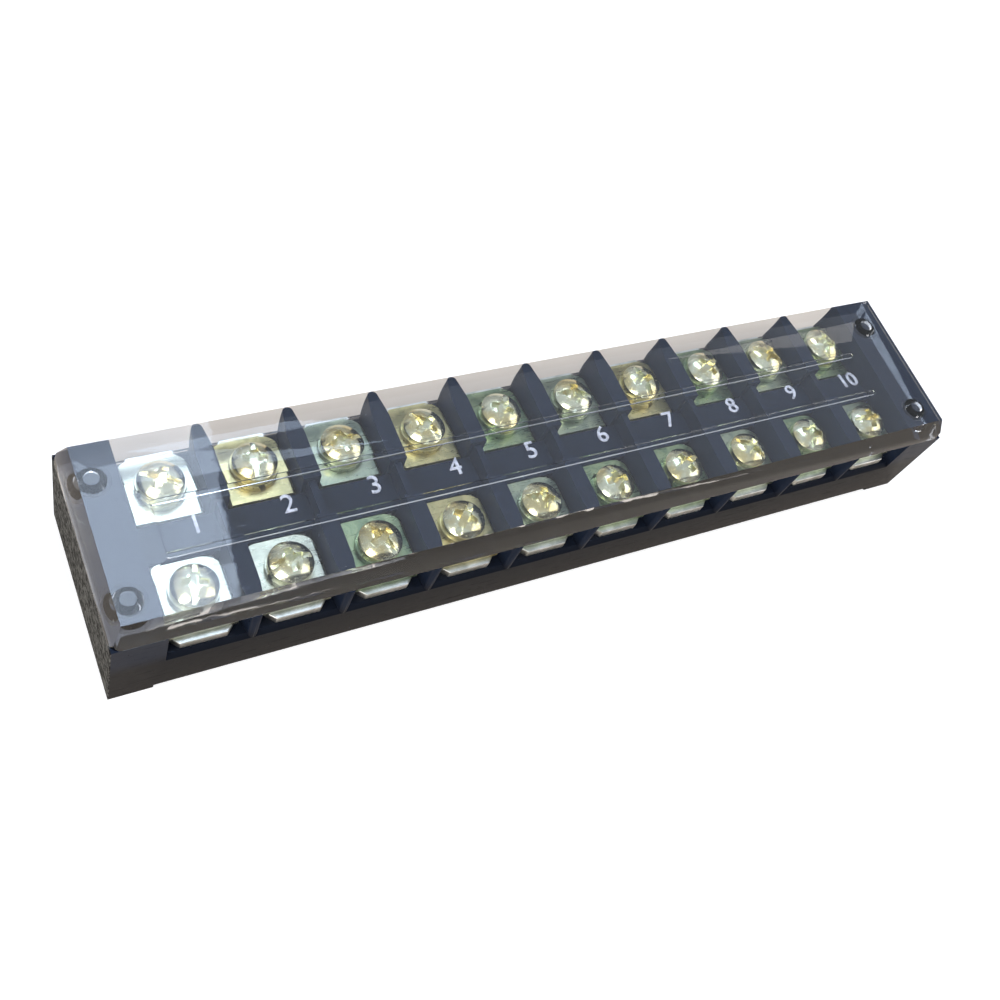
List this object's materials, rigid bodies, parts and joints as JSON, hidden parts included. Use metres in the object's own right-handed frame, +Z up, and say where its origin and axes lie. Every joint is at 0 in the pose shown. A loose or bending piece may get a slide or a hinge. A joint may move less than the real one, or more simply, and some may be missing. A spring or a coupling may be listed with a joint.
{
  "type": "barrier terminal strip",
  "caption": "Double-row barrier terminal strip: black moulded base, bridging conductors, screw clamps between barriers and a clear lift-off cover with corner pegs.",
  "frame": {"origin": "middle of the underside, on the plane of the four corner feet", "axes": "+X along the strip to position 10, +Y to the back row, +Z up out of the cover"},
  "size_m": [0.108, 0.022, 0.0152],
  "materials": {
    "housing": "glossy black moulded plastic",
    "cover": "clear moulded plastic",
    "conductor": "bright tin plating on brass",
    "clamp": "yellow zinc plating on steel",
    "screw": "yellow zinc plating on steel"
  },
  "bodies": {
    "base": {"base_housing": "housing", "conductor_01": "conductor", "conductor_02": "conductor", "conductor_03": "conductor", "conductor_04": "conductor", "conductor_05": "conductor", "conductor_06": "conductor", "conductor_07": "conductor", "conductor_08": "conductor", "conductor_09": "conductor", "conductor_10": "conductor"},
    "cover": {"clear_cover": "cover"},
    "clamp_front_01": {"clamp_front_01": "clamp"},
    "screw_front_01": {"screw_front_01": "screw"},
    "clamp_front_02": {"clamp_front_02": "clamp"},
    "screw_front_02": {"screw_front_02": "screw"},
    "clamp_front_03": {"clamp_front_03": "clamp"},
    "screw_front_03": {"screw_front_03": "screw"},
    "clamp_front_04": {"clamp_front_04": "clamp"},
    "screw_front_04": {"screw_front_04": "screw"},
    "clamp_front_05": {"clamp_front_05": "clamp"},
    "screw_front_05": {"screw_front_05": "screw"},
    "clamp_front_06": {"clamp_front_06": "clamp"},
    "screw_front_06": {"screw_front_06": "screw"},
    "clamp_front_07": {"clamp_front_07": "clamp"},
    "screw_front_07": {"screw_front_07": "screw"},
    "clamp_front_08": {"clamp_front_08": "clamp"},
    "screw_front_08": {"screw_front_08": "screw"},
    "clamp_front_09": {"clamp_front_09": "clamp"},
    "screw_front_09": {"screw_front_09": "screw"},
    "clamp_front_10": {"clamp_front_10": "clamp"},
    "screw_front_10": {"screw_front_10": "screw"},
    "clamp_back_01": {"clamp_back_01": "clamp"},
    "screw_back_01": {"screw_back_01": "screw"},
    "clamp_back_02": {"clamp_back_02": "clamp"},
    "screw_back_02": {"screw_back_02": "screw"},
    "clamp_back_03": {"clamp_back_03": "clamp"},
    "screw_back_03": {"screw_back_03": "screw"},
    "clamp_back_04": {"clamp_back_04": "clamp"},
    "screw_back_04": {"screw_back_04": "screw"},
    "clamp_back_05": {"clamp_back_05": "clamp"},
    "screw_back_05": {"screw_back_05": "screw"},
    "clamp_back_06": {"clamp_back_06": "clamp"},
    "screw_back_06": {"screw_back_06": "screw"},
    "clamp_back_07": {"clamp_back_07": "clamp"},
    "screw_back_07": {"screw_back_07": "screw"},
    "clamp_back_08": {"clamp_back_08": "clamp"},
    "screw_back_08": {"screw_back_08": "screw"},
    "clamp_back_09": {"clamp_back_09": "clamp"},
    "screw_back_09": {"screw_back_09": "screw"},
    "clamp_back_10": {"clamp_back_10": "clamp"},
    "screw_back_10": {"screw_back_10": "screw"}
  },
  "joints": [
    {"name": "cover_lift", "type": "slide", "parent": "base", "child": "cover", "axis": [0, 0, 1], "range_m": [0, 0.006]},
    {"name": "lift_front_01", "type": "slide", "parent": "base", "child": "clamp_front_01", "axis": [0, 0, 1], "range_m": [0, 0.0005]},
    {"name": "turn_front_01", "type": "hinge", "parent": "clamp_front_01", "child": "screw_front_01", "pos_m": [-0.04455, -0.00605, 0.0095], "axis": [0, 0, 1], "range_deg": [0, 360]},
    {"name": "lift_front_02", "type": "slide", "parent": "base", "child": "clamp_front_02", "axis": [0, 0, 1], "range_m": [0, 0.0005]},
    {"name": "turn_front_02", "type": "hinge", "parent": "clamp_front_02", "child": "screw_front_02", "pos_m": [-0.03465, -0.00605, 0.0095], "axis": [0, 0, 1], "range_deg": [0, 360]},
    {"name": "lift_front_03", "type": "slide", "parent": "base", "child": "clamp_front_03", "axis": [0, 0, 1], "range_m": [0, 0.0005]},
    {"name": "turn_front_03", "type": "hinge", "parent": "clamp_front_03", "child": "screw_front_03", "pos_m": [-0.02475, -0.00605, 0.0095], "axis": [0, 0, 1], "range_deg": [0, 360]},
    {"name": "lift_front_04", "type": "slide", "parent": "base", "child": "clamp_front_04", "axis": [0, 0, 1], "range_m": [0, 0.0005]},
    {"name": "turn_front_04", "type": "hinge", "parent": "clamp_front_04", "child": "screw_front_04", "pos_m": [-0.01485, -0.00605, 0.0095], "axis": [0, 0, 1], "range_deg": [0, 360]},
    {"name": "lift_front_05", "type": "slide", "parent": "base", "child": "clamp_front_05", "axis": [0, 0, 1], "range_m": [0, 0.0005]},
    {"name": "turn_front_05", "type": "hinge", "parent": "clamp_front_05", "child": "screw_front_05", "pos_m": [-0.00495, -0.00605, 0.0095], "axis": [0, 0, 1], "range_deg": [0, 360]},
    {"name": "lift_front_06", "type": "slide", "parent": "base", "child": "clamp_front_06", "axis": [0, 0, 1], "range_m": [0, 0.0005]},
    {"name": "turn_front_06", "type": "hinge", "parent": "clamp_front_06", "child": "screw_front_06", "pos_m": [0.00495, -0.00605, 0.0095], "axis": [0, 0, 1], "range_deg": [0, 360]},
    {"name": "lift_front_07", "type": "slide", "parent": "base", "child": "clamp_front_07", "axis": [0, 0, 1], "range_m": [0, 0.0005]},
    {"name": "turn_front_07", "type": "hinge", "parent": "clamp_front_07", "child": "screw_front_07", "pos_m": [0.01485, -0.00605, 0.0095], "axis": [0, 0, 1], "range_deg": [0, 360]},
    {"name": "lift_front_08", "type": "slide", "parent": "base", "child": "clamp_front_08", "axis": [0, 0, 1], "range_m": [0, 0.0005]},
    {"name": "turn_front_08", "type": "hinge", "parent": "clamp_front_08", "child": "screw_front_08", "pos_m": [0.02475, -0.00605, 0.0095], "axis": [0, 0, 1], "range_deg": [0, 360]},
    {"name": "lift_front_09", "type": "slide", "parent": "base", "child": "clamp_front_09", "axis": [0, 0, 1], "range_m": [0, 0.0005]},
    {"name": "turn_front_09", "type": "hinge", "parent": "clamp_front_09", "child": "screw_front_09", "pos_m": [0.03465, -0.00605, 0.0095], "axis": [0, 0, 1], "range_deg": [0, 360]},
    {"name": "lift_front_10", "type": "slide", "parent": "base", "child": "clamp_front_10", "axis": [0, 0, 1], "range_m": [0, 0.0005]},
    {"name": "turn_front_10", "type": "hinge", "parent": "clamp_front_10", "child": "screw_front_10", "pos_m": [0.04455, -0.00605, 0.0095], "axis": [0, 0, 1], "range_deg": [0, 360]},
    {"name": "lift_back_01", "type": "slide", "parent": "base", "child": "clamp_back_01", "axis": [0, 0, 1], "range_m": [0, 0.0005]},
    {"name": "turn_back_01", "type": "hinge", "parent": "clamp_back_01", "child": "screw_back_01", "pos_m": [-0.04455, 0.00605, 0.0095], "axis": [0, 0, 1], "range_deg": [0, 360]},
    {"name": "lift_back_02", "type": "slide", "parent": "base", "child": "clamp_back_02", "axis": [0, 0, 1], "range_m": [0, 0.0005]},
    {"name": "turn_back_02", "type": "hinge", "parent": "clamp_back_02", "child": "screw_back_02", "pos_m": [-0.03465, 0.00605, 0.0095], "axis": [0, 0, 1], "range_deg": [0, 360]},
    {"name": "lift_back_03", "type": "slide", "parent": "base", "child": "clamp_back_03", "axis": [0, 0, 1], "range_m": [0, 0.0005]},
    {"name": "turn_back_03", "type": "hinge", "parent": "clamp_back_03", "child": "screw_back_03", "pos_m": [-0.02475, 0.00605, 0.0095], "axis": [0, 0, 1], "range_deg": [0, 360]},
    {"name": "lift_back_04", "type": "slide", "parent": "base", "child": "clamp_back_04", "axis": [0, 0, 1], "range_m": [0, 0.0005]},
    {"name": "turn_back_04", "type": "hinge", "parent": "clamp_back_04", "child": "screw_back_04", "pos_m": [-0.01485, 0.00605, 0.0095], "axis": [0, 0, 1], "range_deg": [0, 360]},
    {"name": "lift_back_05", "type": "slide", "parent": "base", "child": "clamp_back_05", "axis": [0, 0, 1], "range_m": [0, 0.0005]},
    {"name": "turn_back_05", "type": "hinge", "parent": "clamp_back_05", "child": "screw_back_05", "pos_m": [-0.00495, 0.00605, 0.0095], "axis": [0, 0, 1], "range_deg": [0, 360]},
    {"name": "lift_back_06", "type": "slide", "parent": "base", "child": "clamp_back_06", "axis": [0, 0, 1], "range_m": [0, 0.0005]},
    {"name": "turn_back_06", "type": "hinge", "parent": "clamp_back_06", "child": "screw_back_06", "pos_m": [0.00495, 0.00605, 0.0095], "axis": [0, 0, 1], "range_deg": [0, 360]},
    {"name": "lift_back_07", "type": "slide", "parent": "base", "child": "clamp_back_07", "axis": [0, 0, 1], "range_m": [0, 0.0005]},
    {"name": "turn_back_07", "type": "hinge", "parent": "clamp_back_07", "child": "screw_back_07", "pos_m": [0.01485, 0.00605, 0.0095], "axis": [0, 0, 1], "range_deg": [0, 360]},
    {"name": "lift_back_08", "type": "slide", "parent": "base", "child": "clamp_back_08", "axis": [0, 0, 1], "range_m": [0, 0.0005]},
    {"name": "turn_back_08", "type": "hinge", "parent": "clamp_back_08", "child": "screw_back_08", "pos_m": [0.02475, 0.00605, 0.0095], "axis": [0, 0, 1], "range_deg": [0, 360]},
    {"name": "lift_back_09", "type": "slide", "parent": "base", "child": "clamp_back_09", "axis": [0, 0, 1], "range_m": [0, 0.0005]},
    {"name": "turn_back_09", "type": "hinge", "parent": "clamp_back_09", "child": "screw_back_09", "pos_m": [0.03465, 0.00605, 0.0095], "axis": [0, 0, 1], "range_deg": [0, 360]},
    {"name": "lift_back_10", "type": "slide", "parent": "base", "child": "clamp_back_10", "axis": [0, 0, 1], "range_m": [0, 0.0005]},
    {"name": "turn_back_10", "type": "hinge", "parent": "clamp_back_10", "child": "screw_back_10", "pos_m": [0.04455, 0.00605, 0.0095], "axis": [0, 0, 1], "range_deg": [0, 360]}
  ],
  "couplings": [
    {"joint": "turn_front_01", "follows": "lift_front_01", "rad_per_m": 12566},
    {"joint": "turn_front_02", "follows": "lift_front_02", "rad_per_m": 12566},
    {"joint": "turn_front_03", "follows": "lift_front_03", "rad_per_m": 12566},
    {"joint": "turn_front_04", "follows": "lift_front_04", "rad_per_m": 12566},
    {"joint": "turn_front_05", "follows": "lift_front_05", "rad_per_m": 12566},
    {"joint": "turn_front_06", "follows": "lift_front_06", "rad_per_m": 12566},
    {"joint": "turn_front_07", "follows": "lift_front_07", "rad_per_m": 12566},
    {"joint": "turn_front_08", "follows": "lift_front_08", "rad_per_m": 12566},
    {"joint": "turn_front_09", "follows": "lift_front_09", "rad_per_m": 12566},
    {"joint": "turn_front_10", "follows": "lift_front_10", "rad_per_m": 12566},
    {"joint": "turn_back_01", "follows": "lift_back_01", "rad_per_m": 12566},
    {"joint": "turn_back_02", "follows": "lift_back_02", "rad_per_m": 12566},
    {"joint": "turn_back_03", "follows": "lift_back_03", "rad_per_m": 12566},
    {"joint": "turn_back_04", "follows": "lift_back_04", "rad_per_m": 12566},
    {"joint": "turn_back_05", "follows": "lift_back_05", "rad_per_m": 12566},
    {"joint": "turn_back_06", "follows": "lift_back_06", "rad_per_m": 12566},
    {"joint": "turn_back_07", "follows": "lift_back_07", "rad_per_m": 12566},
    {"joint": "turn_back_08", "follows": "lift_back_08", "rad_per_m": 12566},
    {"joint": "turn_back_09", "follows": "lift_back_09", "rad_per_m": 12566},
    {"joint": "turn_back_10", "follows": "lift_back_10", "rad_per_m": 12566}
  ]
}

EXERCISE INSTRUCTIONS>
Report each line in the data that holds the word "frame".

EXERCISE RESULT>
List this object's materials, rigid bodies, parts and joints as JSON, hidden parts included. Use metres in the object's own right-handed frame, +Z up, and say where its origin and axes lie. Every joint is at 0 in the pose shown. A loose or bending piece may get a slide or a hinge. A joint may move less than the real one, or more simply, and some may be missing. A spring or a coupling may be listed with a joint.
  "frame": {"origin": "middle of the underside, on the plane of the four corner feet", "axes": "+X along the strip to position 10, +Y to the back row, +Z up out of the cover"},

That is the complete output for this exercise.